While all of the above could have probably changed the result despite the poor performance, it's hard to act like Palace deserved anything less than three points. They were organized at the back, and very efficient in starting the counter. Tony Pulis had obviously done his homework on this Chelsea side, and his squad executed their gameplan in a manner that makes you wonder how they weren't safely out of the relegation picture already.  For Chelsea, this performance was typical of what we've seen for the past three seasons against this sort of setup, and highlights one of the biggest weaknesses we have in the current squad.

So what is it about the deep and narrow defense that manages to undo Chelsea every time? One of the biggest issues is one that Jose Mourinho identified this summer, when he was targeting Wayne Rooney. When using a single forward up top, that player absolutely has to be able to impact the game without having to drop into the midfield or race out onto the wings. Against teams that sit deep and narrow, that means finding someone with good close control, and that doesn't need an acre of space in which to operate. Fernando Torres, through no fault of his own, is just not that sort of player. Demba Ba, unfortunately, is not that sort of player either.
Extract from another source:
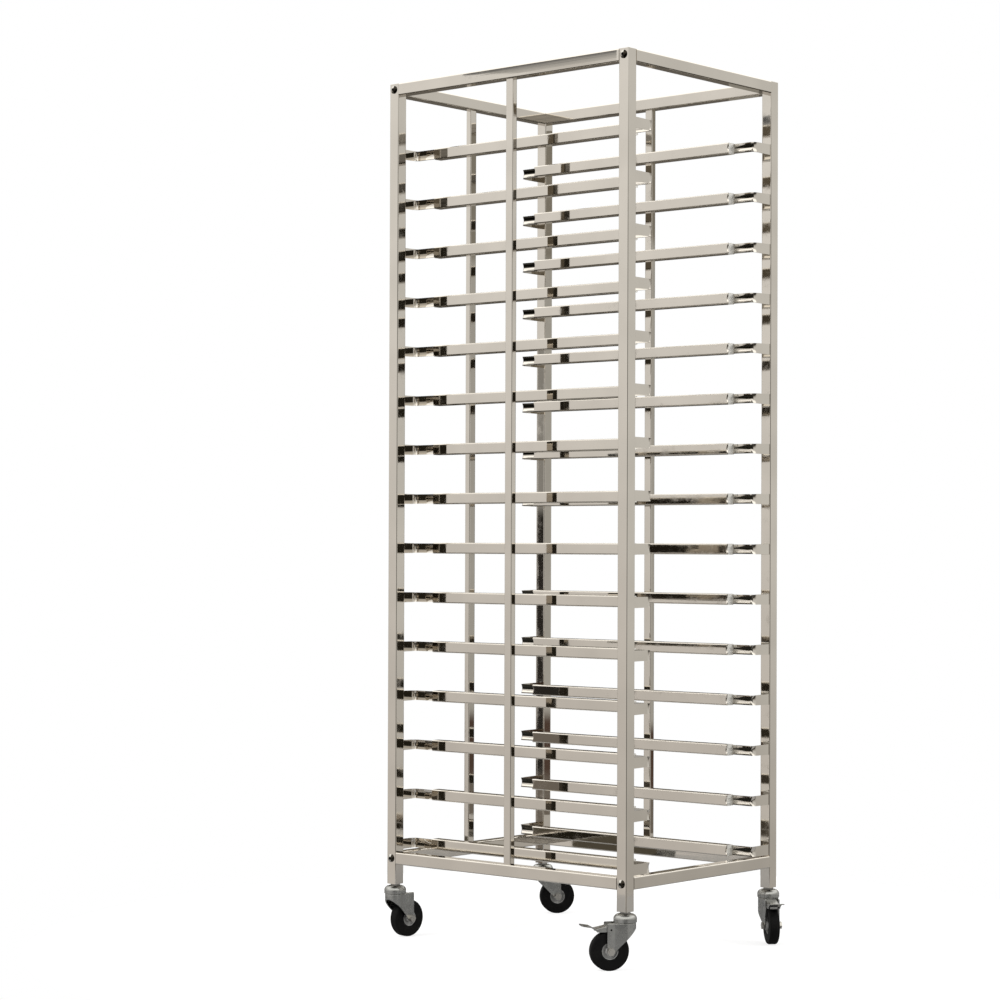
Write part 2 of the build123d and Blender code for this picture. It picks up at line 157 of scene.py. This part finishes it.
def polished_steel(name, colour, grain_axis, roughness, overlay=None):
    """Polished stainless steel with faint drawing lines along the grain axis, if it has one."""
    material, tree, shader, place = start_material(name)
    lines_scale = [LINES_ACROSS] * 3
    if grain_axis is not None:
        lines_scale[grain_axis] = LINES_ALONG
    stretched = add(tree, "ShaderNodeMapping", {"Vector": place, "Scale": lines_scale}).outputs["Vector"]
    lines = noise(tree, stretched, scale=1.0, detail=3.0)
    cloud = noise(tree, place, scale=9.0, detail=3.0)
    smudge = noise(tree, place, scale=38.0, detail=4.0, roughness=0.6)
    tint = blend(tree, ramp(tree, cloud, 0.3, 0.7), [c * 0.93 for c in colour] + [1], colour + [1])
    connect(tree, shader.inputs["Base Color"], tint)
    shader.inputs["Metallic"].default_value = 1.0
    connect(tree, shader.inputs["Roughness"], ramp(tree, smudge, 0.45, 0.75, roughness, roughness + 0.08))
    bump = add(tree, "ShaderNodeBump", {"Height": lines, "Strength": 0.05, "Distance": 0.0004})
    connect(tree, shader.inputs["Normal"], bump.outputs["Normal"])
    # The overlay lays colour on the steel: painted shade on the bolts, braces and runners, and a matt
    # finish in the runners' mouths.
    if overlay:
        overlay(tree, shader, place)
    return material


# Soft edges of the bolts' painted shade: a distance from the axis, and how far a face slants along Y.
SOCKET_EDGE = (0.0032, 0.0028)
SOCKET_PAINTED_SHADE = [0.02, 0.018, 0.015, 1]
SHADED_SLANT = (-0.1, -0.22)
SHADED_COLOUR = [0.03, 0.026, 0.02, 1]


def bolt_painted_shade(tree, shader, place):
    """Painted shade in the sockets, and a painted dark reflection on the heads where they slant to the
    front.
    """
    at = split(tree, place)
    across = calculate(tree, "SUBTRACT", calculate(tree, "ABSOLUTE", at["Y"]), BOLT_DISTANCE)
    above = calculate(tree, "ABSOLUTE", calculate(tree, "SUBTRACT", at["Z"], sum(BOLT_HEIGHTS) / 2))
    above = calculate(tree, "SUBTRACT", above, (BOLT_HEIGHTS[1] - BOLT_HEIGHTS[0]) / 2)
    squares = (calculate(tree, "POWER", side, 2.0) for side in (across, above))
    away = calculate(tree, "SQRT", calculate(tree, "ADD", *squares))
    # Painted shade in the socket recess.
    darken(tree, shader, ramp(tree, away, *SOCKET_EDGE), SOCKET_PAINTED_SHADE)
    normal = add(tree, "ShaderNodeNewGeometry").outputs["Normal"]
    slant = split(tree, normal)["Y"]
    # Painted dark reflection where a head slants to the front.
    darken(tree, shader, ramp(tree, slant, *SHADED_SLANT), SHADED_COLOUR)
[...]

Chelsea do have a guy who does a slightly better job of staying at home and moving defenders around with intelligent movement, but unfortunately for Mourinho, that player is out with a hamstring injury. The Chelsea boss adjusted in one of the only ways he could, by using Andre Schurrle in more of a second striker role, trying to create problems with numbers that weren't being caused by intelligent movement.

With Eden Hazard primarily on the left, this forced Branislav Ivanovic into advanced areas of the pitch often enough to leave Chelsea exposed to the counter. Palace did a brilliant job of identifying that gaping hole, and hit us repeatedly down that flank until they managed to open the scoring. Compounding the problem was the work of David Luiz (first 45) and Frank Lampard (early second half), neither of whom ever adjusted to the advanced position of the Serbian fullback.

Full credit to Palace today, as they had a gameplan and executed it perfectly. Pulis knew we'd need to push extra bodies into the center of the attack, correctly identified where those bodies would come from, and set up his team to attack those areas quickly and efficiently. Combined with the failure of our midfield to adapt, this created more than enough chances for our opponents to take a deserved three points. Frankly, we were probably lucky it took them as long as it did to score, and we probably could have found ourselves down three or four with some better finishing.

For Chelsea, this just reinforces exactly what Mourinho has been saying all season, that the Blues are still a work in progress that aren't ready to compete on all fronts. We created enough chances today that we could have managed three points, even if we weren't moving intelligently enough to pile massive pressure on our opponent. While some better finishing would have possibly kept us in this season's title race, the issues this sort of opponent are exposing are still something that need to be addressed. This club has to figure out how to create chances without simply throwing every available body forward, but when they do pull fullbacks or midfielders out of position, others need to be aware enough to cover for those adjustments. Until that happens, we'll still be little horses trying to run down thoroughbreds.